Quote the material below exactly as written, from the first line to the line that holds "short way to", endpoints included.

>> Begin DATASET CONTENT

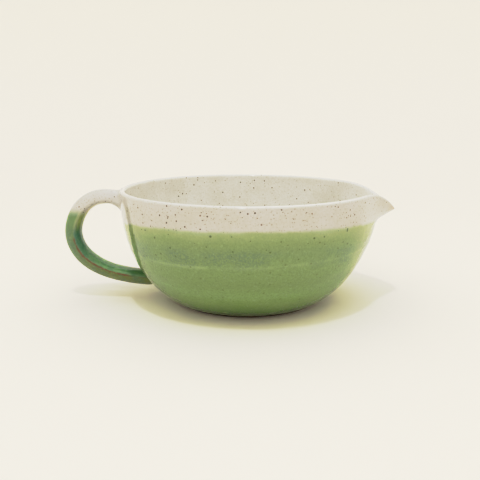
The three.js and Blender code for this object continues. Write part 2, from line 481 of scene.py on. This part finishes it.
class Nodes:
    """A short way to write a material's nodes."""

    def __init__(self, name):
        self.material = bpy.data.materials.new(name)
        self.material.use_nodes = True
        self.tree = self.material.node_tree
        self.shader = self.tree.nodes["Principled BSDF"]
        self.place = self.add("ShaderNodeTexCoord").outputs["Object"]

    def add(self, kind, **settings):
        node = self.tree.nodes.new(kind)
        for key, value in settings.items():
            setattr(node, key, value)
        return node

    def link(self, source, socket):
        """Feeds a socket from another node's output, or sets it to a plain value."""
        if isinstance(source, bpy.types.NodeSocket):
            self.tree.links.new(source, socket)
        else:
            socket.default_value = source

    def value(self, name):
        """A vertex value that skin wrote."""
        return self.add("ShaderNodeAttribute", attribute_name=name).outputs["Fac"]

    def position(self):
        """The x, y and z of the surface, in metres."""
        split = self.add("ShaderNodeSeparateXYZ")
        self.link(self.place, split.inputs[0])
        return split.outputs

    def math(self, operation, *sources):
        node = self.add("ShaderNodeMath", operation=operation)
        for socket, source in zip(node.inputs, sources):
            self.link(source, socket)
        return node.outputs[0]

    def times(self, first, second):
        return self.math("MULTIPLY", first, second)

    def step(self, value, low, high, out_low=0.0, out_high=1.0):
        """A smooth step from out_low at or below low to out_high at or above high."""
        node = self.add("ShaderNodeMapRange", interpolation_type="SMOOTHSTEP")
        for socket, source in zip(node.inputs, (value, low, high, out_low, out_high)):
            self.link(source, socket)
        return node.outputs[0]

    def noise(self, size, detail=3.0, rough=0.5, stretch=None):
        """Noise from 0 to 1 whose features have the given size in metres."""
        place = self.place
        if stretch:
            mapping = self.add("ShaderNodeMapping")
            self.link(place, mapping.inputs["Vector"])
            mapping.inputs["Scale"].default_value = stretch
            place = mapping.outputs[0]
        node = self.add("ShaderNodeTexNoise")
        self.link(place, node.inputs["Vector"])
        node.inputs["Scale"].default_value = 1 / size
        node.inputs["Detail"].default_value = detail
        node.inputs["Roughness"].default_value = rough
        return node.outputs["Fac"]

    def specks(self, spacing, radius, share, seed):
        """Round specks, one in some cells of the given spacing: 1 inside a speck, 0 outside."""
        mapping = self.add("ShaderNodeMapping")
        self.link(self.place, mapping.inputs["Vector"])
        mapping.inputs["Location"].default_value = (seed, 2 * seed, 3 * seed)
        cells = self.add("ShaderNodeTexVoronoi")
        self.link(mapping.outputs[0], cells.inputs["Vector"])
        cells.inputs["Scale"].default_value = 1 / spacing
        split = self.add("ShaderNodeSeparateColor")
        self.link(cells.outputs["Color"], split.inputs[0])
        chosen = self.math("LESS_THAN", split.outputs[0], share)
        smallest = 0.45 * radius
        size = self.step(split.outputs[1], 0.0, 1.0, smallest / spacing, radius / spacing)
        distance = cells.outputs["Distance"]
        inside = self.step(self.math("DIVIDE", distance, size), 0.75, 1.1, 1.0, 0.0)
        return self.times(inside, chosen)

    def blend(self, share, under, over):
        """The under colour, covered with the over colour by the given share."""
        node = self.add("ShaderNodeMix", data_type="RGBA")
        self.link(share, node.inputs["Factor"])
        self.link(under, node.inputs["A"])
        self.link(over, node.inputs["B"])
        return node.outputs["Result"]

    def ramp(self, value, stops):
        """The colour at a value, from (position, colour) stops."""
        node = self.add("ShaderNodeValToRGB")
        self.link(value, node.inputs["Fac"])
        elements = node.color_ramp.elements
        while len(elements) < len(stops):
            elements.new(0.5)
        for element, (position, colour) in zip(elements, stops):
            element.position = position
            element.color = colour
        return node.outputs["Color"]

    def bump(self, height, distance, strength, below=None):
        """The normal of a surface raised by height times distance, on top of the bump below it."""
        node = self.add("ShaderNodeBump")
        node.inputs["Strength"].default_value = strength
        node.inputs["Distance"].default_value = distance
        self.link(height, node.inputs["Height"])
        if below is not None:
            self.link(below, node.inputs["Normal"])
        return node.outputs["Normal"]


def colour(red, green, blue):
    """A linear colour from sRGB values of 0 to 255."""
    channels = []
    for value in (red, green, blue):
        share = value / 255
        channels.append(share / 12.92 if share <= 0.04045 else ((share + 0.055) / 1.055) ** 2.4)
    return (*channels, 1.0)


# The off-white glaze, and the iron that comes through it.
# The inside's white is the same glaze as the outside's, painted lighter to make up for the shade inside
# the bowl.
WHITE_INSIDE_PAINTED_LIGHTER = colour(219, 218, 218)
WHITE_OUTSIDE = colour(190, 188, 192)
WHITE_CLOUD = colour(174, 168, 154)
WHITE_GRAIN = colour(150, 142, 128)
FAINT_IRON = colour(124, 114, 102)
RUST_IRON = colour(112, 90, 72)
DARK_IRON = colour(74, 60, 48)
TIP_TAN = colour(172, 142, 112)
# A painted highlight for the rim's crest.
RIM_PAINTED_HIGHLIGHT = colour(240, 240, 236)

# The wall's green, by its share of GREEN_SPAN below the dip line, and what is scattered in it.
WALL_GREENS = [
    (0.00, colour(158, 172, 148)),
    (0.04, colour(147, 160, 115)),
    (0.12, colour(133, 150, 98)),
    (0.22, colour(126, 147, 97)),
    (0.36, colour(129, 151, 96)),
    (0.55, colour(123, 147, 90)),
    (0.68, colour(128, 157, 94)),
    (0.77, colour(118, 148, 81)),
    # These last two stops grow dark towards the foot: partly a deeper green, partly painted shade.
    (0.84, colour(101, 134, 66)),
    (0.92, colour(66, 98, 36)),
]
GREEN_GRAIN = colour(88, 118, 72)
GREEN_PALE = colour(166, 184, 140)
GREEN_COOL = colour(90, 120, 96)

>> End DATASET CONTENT

WRITTEN ANSWER:
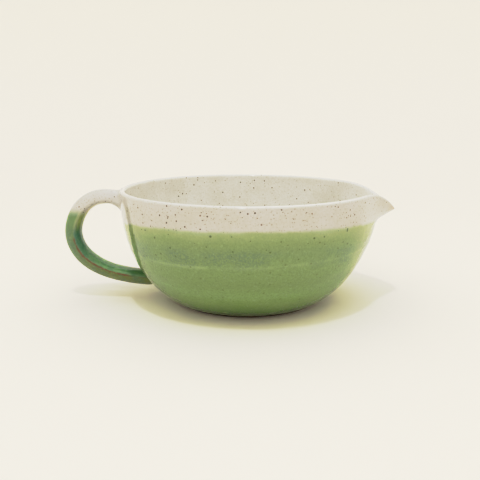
The three.js and Blender code for this object continues. Write part 2, from line 481 of scene.py on. This part finishes it.
class Nodes:
    """A short way to write a material's nodes."""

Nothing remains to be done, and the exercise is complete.